The exception to this is Google Reader. Reader is the only place Google has been able to shine in the social realm. I had friends on Google Reader, and I could share with them whatever latest stories I found interesting. I knew I could go there to not only read the RSS Feeds I was personally interested in, but to see what my friends were sharing as well, opening me up to new stories and websites of interest to me. I could figure out which of my friends were consistently sharing good material, and continue to follow them, or quit reading ol’ Dom’s posts from hamsterfarts.com. Even as I struggled to figure out how Twitter was going to be a good time, even as I actually did quit Facebook, and all the while I never gave a damn about MySpace or Friendster or any other pre-FB social network, I stuck around Google Reader because it offered me a service, and made that service fun to share with friends.

Unfortunately, Google+ took over Reader, instead of integrating with it. It’s like the people in charge of both said “Okay, scrap what Google Reader is, we’re going to remove features from Reader because they’re similar to those on Plus.” What they should have done was say, “Okay, we’ve got two products here that do similar things, how can we integrate them.” Google+ is the newest addition to Google’s long list of forays, but it’s suddenly getting so much attention that it’s overtaking time tested older sites. How difficult would it have been to make all of my Reader friends into an automatic Circle, which then by sharing on Reader could be seen in both Reader and Plus, depending on what the user wants.

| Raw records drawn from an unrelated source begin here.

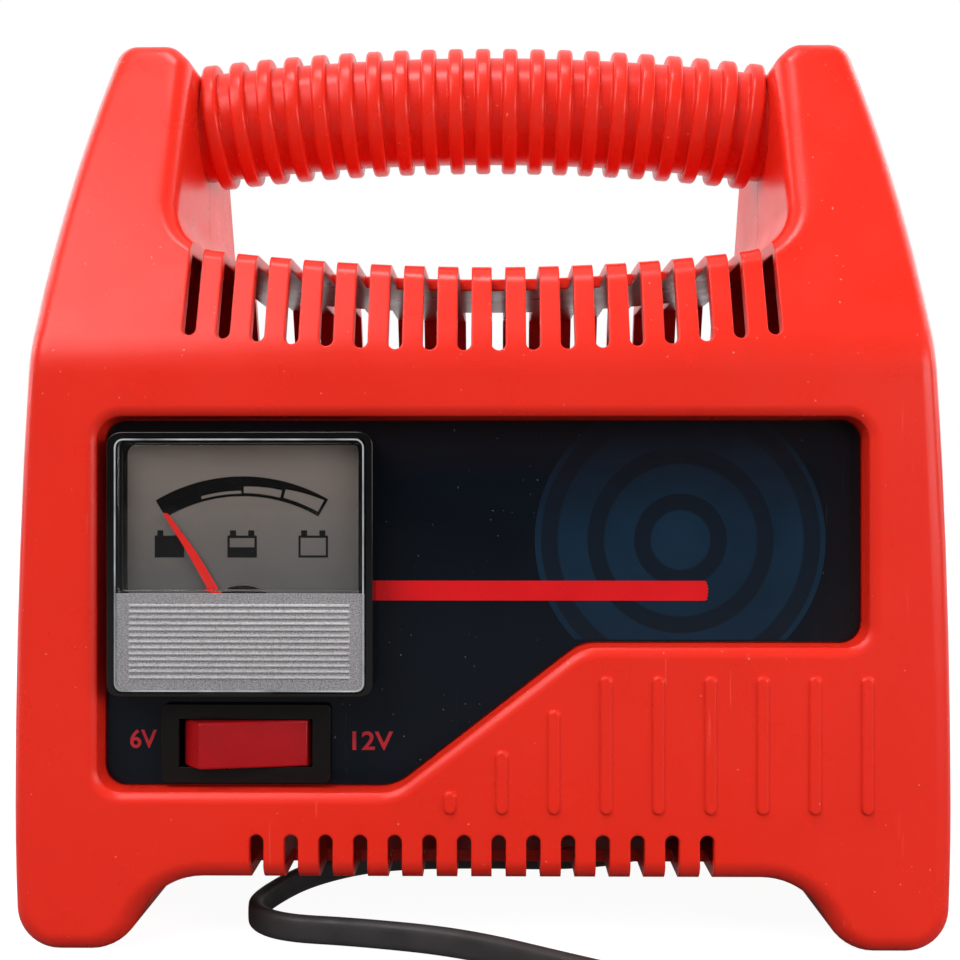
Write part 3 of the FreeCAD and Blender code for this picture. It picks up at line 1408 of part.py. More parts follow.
def least_gap(wire, width):
    """The coil's least gap to itself, measured between points along its middle line."""
    points = wire.discretize(Number=900)
    step = wire.Length / (len(points) - 1)
    apart = int(width * 3 / step)
    gap = wire.Length
    for index, point in enumerate(points):
        for other in points[index + apart:]:
            gap = min(gap, point.distanceToPoint(other))
    return gap - width


def tube(name, wire, profile):
    """A solid swept along a wire."""
    solid = doc.addObject("Part::Feature", name + "_form")
    solid.Shape = wire.makePipeShell([profile], True, False)
    return part(name, solid)


def flat_sided_profile(place, heading, sides, corner):
    """A regular outline about the lead's middle, with a level side below."""
    across = heading.cross(Vector(0, 0, 1)).normalize()
    up = across.cross(heading).normalize()
    points = []
    for index in range(sides):
        angle = 2 * math.pi * (index + 0.5) / sides - math.pi / 2
        points.append(place + across * (corner * math.cos(angle)) + up * (corner * math.sin(angle)))
    return Part.makePolygon(points + points[:1])


def lead_profile(place, heading, sides=8):
    """The lead's section with few sides and the area of its round."""
    share = math.pi / sides
    return flat_sided_profile(place, heading, sides,
                              size("lead_width / 2") * math.sqrt(share / (math.sin(share) * math.cos(share))))


def coil_profile(place, heading, sides=8):
    """The lead's section in the coil, with few sides that touch its round."""
    return flat_sided_profile(place, heading, sides, size("lead_width / 2") / math.cos(math.pi / sides))


def lead_tail_route():
    """From the coil's end out to the plug."""
    last, heading = coil_station(size("coil_turns_per_layer * 2"))
    low = size("plug_thickness / 2")
    start = last + heading * size("lead_width")
    level = Vector(start.x, start.y, low)
    return [start, start + heading * 10, level + heading * 23, level + heading * 36]


route = lead_route()
route_wire, radii = rounded_route(route)
print("lead arcs, radii in mm:", radii)
tube("mains_lead", route_wire, lead_profile(route[0], (route[1] - route[0]).normalize()))
section = math.pi * size("lead_width / 2") ** 2
print("lead tube, volume over section times length:",
      round(parts["mains_lead"].Shape.Volume / (section * route_wire.Length), 4))

coil_line = coil_wire()
coil_first, coil_heading = coil_station(0)
tube("mains_lead_coil", coil_line, coil_profile(coil_first - coil_heading * size("lead_width"), coil_heading))
print("coil, least gap to itself in mm:", round(least_gap(coil_line, size("lead_width")), 2))

tail_route = lead_tail_route()
tail_wire, tail_radii = rounded_route(tail_route)
print("lead tail arcs, radii in mm:", tail_radii)
tube("mains_lead_tail", tail_wire, lead_profile(tail_route[0], (tail_route[1] - tail_route[0]).normalize()))
print("lead length in mm:", round(route_wire.Length + coil_line.Length + tail_wire.Length))


def tie_outline(margin):
    """A rounded frame round the coil's section at its left."""
    layer = size("coil_turns_per_layer")
    angle = (size("coil_start_angle") - 180) / 360 % 1
    radii = [size("coil_mean_radius") + size("coil_pitch") * (abs(turn + angle - layer) - layer / 2)
             for turn in range(int(2 * layer))]
    half = size("lead_width / 2")
    inner, outer = min(radii) - half - margin, max(radii) + half + margin
    low = size("lead_rest_height + coil_lift") - half - margin
    high = size("lead_rest_height + coil_lift + coil_pitch") + half + margin
    middle = size("coil_centre_x") - (inner + outer) / 2
    return box_outline(middle, (low + high) / 2, outer - inner, high - low, margin + half * 0.5)


tie_inside = prism("tie_inside", sketch("tie_inner", FRONT, tie_outline(size("tie_gap")),
                                        y="coil_centre_y + tie_width / 2"), "tie_width")
tie_outside = prism("tie_outside", sketch("tie_outer", FRONT, tie_outline(size("tie_gap + tie_thickness")),
                                          y="coil_centre_y + tie_width / 2"), "tie_width")
part("coil_tie", cut("coil_tie_form", tie_outside, tie_inside))


# Plug at the end of the lead

def plug_form():
    """Moulded plug from its neck at the origin to its pin face, along Y."""
    neck, wide = size("plug_neck_width"), size("plug_width")
    thin, thick = size("plug_neck_thickness"), size("plug_thickness")
    edge = size("plug_edge_radius")
    rows_of_form = [
        ("neck", "0", neck, thin), ("waist", "plug_length * 0.17", neck * 1.05, thin * 1.04),
        ("flare", "plug_length * 0.3", (neck * 2 + wide) / 3, (thin * 2 + thick) / 3),
        ("shoulder", "plug_length - plug_shoulder - plug_edge_radius", wide - edge, thick),
        ("side", "plug_length - plug_shoulder", wide, thick), ("face", "plug_length", wide, thick),
    ]
    sections = [sketch(f"plug_{name}", REARWARD, box_outline(0, 0, width, height, edge), y=along)
                for name, along, width, height in rows_of_form]
    form = doc.addObject("Part::Loft", "plug_block")
    form.Sections = sections
    form.Solid = True
    form.Ruled = True
    return form


def plug_placement():
    heading = tail_route[-1] - tail_route[-2]
    turn = math.degrees(math.atan2(-heading.x, heading.y))
    return Placement(tail_route[-1], Rotation(Vector(0, 0, 1), turn))


def moved(name, source, placement):
    """A copy of a solid that is drawn at the origin, in its place."""
    copy = doc.addObject("Part::Feature", name + "_placed")
    copy.Shape = source.Shape
    copy.Placement = placement
    return part(name, copy)


plug_block = plug_form()
plug_seats, pin_solids = [], []
for side in (-1, 1):
    spot = {"x": f"{side} * pin_spacing / 2", "y": "plug_length - pin_seat"}
    plug_seats.append(cylinder(f"pin_seat_{side}", "pin_root_radius", "pin_seat + 1", REARWARD, **spot))
    rod = cylinder(f"pin_rod_{side}", "pin_radius", "pin_length + pin_seat", REARWARD, **spot)
    pin_solids.append(fused(f"pin_{side}", rod, cylinder(f"pin_root_{side}", "pin_root_radius", "pin_seat",
                                                         REARWARD, **spot)))
plug_body = cut("plug_body", plug_block, *plug_seats)
pins = group("pin_set", *pin_solids)
doc.recompute()
moved("mains_plug", plug_body, plug_placement())
moved("plug_pins", pins, plug_placement())


# Check every object and write the parts

doc.recompute()
for thing in doc.Objects:
    if "Invalid" in thing.State or "Error" in thing.State:
        raise RuntimeError(f"{thing.Name} did not build: {thing.State}")
for name, thing in parts.items():
    if thing.Shape.isNull() or not thing.Shape.isValid() or not thing.Shape.Solids:
        raise RuntimeError(f"{name} is not a valid solid")

os.makedirs("parts", exist_ok=True)
for name, thing in parts.items():
    thing.Shape.exportStep(f"parts/{name}.step")
print(len(parts), "parts")
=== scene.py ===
"""Car battery charger, dressed: red moulded case, panel meter, rocker switch and flat mains lead."""
import logging
import math
from dataclasses import dataclass
from enum import Enum

import bmesh
import bpy
from mathutils import Matrix, Vector


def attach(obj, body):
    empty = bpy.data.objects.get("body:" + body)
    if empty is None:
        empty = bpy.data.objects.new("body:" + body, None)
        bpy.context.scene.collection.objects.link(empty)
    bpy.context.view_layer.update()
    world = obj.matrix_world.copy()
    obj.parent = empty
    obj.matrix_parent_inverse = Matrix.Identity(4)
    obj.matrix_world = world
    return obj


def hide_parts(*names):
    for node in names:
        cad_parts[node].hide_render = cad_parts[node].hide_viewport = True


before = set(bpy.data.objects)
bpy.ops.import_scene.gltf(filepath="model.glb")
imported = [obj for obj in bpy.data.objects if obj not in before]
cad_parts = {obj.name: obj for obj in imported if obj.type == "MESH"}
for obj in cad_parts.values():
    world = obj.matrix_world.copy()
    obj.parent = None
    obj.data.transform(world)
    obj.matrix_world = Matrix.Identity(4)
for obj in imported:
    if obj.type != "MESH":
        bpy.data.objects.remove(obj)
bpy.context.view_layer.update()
MM = 0.001
LOG = logging.getLogger("charger")

Tree = bpy.types.NodeTree
Output = bpy.types.Node | bpy.types.NodeSocket
Mesh = bmesh.types.BMesh
Piece = bpy.types.Object
Pair = tuple[float, float]
Triple = tuple[float, float, float]
Places = tuple[Pair, ...]
STAYS: Places = ((0, 0), (1, 1))


# ---- Colour and node helpers

def linear(code: str) -> tuple[float, float, float, float]:
    """Turn an sRGB hex colour into linear light.

    Args:
        code: Six hex digits after a hash.

    Returns:
        Red, green, blue and an alpha of 1.
    """
    channels = [int(code[i:i + 2], 16) / 255 for i in (1, 3, 5)]
    return (*(c / 12.92 if c <= 0.04045 else ((c + 0.055) / 1.055) ** 2.4 for c in channels), 1.0)


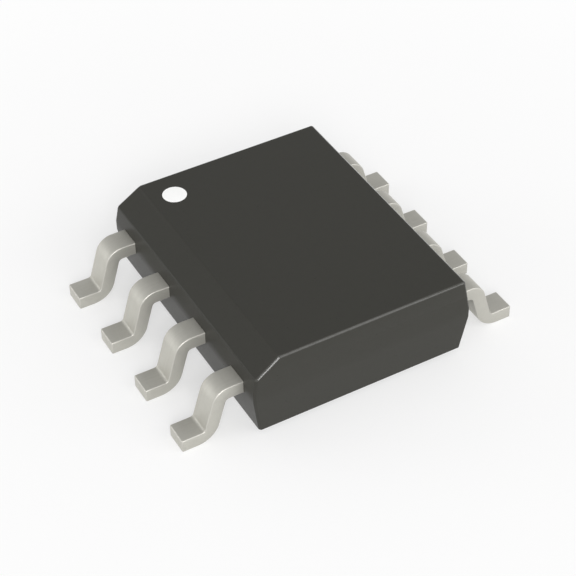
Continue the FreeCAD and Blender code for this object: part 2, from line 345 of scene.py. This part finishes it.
def make_moulding(material):
    """The moulded body: drafted both ways from the parting line, with soft edges."""
    plain_side = side_outline(body_high.x, SIDE_DRAFT)
    bevelled_side = side_outline(-body_low.x, SIDE_DRAFT, bevelled=True)
    end_side = side_outline(body_high.y, END_DRAFT)
    outlines = plain_side + bevelled_side + end_side
    heights = sorted({round(place.y, HEIGHT_DECIMALS) for place in outlines})

    shape = bmesh.new()
    sheen_and_gloss = shape.verts.layers.float.new(SHEEN_AND_GLOSS_MARK)
    rings = []
    for height in heights:
        end = distance_at(end_side, height)
        from_parting = max(abs(height - PARTING_Z), PARTING_BAND)
        straight_end = body_high.y - from_parting * math.tan(math.radians(END_DRAFT))
        kept = 1 - CORNER_FADE * (straight_end - end) / BODY_EDGE_CUT
        plain_cut = Vector((BODY_CORNER_CUT, BODY_CORNER_CUT))
        bevel_share = min(1.0, max(0.0, (height - BEVEL_FOOT_Z) / BEVEL_END_BLEND))
        bevel_cut = plain_cut.lerp(Vector((BEVEL_END_CUT_X, BEVEL_END_CUT_Y)), bevel_share)
        left = -distance_at(bevelled_side, height)
        right = distance_at(plain_side, height)
        rings.append(section_ring(shape, left, right, end, height, bevel_cut * kept, plain_cut * kept))
    for ring, following in zip(rings, rings[1:]):
        skin_between(shape, ring, following)

    shape.normal_update()
    inner_verts = [vert for ring in rings[1:-1] for vert in ring]
    mark_sheen_and_gloss(inner_verts, sheen_and_gloss, is_broad_face)

    dot_centre = (dot_low + dot_high) / 2
    dot_radius = (dot_high.x - dot_low.x) / 2
    pocketed_face(shape, rings[-1], [(dot_centre, dot_radius)], body_high.z, dot_low.z - dot_high.z)
    marks = []
    for y in (-EJECTOR_MARK_SPACING / 2, EJECTOR_MARK_SPACING / 2):
        marks.append((Vector((0, y, 0)), EJECTOR_MARK_DIAMETER / 2))
    pocketed_face(shape, rings[0], marks, body_low.z, EJECTOR_MARK_DEPTH)

    moulding = new_piece(shape, "moulding", material, ["mould_body"])
    smooth_shading(moulding, MOULDING_SHARP)
    return moulding


def make_ink_dot(material):
    """The white mark, a thin fill in its pocket with a softly rounded rim."""
    centre = (dot_low + dot_high) / 2
    radius = (dot_high.x - dot_low.x) / 2
    rim = (dot_high.z - dot_low.z) / 4
    shape = bmesh.new()
    floor = circle_ring(shape, centre, radius, dot_low.z)
    shape.faces.new(floor)
    previous = floor
    for step in range(ROUND_STEPS + 1):
        angle = math.radians(90 * step / ROUND_STEPS)
        inset = rim * (1 - math.cos(angle))
        ring = circle_ring(shape, centre, radius - inset, dot_high.z - rim + rim * math.sin(angle))
        skin_between(shape, previous, ring)
        previous = ring
    shape.faces.new(previous)
    dot = new_piece(shape, "ink_dot", material, ["pin_one_dot"])
    smooth_shading(dot, METAL_SHARP)
    return dot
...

Google’s going to be around for a long time. They’ve built a base that isn’t going to be easily overturned by some startups. But it’s time for some startups to try and do just that, because I don’t believe they’re innovating anymore. They’ve jumped the shark from “Look, we’ve got Windows 3.1, isn’t this awesome!” to “Look, five versions later we’ve still got Windows 3.1, but now we call it 7 and it’s way shinier!”